A dealer is required to give information to the Assessing Authority regarding change in ownership of business and other changes in business such as opening of new place, change in name or nature of business, change in declared bank accounts etc. within 30 days of the happening of such event.
The sale price of goods used/involved in the execution of works contract is determined by making deduction specified in the TABLE which ranges from 30% to 80% depending upon the classification of works Contract (Rule 4(A)).
The sale value so arrived is taxable at 8% and is eligible for input tax credit, as per rules.
An employer who has awarded works contract is required to deduct tax at source @2% on the value of works contract. However, if value of works contract is less than Rs. 1 lakh or when cost of materials used in execution of works contract is less than 10% of contract value, TDS need not be made.
The employee is required to obtain registration certificate. The tax deducted should be deposited within prescribed time of 20/30 days; issue TDS certificate in Form VAT-VII to the contractor and file prescribed statement in Form VAT-XXVII for every quarter before Commissioner within 30 days from end of quarter.

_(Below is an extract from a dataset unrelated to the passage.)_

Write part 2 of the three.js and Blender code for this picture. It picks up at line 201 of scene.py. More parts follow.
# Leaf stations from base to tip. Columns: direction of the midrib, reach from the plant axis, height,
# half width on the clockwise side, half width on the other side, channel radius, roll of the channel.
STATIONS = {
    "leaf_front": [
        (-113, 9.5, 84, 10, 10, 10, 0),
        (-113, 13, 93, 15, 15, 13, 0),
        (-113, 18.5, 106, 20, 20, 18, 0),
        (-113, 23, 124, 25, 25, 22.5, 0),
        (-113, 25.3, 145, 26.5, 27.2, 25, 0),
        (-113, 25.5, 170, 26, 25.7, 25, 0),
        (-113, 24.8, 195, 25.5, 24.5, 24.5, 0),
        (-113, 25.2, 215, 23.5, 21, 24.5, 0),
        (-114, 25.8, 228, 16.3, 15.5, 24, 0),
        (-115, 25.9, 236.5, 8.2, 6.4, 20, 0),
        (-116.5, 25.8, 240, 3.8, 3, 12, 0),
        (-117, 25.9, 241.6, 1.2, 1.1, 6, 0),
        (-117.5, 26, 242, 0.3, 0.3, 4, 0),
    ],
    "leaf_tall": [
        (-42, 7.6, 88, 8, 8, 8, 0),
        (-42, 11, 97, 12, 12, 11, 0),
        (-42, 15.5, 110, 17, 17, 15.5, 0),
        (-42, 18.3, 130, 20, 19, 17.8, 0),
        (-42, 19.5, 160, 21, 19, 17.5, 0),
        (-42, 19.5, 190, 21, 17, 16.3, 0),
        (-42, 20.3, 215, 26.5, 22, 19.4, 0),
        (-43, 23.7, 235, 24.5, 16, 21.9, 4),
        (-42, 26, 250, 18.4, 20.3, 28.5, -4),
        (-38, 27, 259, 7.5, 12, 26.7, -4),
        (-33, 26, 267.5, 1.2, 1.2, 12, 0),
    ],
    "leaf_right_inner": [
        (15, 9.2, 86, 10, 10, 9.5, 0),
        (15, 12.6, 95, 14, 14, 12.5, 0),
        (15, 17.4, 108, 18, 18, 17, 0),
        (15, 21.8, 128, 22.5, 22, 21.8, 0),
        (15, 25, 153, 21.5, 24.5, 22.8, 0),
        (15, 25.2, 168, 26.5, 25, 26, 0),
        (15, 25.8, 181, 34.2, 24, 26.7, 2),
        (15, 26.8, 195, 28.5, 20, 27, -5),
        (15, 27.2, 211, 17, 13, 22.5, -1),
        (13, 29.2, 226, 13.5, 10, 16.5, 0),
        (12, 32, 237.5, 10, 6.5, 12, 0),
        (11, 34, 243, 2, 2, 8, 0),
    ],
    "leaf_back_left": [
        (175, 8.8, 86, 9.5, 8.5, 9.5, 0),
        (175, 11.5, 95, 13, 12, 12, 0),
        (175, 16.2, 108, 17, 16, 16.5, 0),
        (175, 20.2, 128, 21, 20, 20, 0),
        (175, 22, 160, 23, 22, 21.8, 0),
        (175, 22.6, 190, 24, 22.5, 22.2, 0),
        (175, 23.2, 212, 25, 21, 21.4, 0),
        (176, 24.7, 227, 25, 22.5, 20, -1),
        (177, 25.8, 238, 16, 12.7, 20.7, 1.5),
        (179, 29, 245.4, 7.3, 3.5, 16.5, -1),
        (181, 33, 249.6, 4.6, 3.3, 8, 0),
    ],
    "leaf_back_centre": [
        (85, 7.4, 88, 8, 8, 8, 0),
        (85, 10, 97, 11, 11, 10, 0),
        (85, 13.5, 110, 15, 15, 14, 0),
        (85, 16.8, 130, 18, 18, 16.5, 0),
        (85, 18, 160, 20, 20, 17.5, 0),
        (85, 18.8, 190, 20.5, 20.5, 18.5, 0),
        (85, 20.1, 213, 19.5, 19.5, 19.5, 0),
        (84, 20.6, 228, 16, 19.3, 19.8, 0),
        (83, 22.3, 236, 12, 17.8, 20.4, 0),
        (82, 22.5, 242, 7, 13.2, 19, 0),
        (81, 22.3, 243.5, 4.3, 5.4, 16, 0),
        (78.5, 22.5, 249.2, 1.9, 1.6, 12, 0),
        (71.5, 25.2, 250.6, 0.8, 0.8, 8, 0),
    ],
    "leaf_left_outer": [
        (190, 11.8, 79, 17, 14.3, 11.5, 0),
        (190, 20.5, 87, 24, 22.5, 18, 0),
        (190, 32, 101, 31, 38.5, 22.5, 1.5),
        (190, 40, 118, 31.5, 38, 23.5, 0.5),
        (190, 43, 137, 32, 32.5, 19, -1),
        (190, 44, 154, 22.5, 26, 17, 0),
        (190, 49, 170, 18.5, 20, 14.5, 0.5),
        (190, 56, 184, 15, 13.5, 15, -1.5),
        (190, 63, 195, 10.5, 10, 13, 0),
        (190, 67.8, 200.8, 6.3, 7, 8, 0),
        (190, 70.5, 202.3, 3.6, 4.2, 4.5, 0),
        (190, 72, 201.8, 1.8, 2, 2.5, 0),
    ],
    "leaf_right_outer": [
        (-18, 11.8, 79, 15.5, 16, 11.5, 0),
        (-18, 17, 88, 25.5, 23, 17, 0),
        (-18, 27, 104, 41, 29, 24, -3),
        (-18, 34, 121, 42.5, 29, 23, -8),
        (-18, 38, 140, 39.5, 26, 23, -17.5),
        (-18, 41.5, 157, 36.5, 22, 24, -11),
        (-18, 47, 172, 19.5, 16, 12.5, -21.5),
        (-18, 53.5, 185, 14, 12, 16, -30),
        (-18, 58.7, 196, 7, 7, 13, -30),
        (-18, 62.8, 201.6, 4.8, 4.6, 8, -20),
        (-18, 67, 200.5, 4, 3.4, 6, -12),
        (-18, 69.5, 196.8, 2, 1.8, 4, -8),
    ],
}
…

The Small/Medium/Large Scale Industrial units in Goa which were eligible for exemption from tax under Entry No. 68/85 of IInd Schedule of GST and notification under 8(5) of CST are entitled to avail benefit of the Scheme for balance unexpired exemption period from 1-4-2005 as under:
1st option:— Charge applicable rate on sale of manufactured goods under Goa VAT Act and CST Act and deposit in Government Treasury 25% of net tax payable and retain balance amount of 75%.
2nd option:— Exercise option only for local tax under Goa VAT Tax Act and continue to claim exemption from CST under notification issued under CST Act, 1956 subject to production of C Declaration Forms.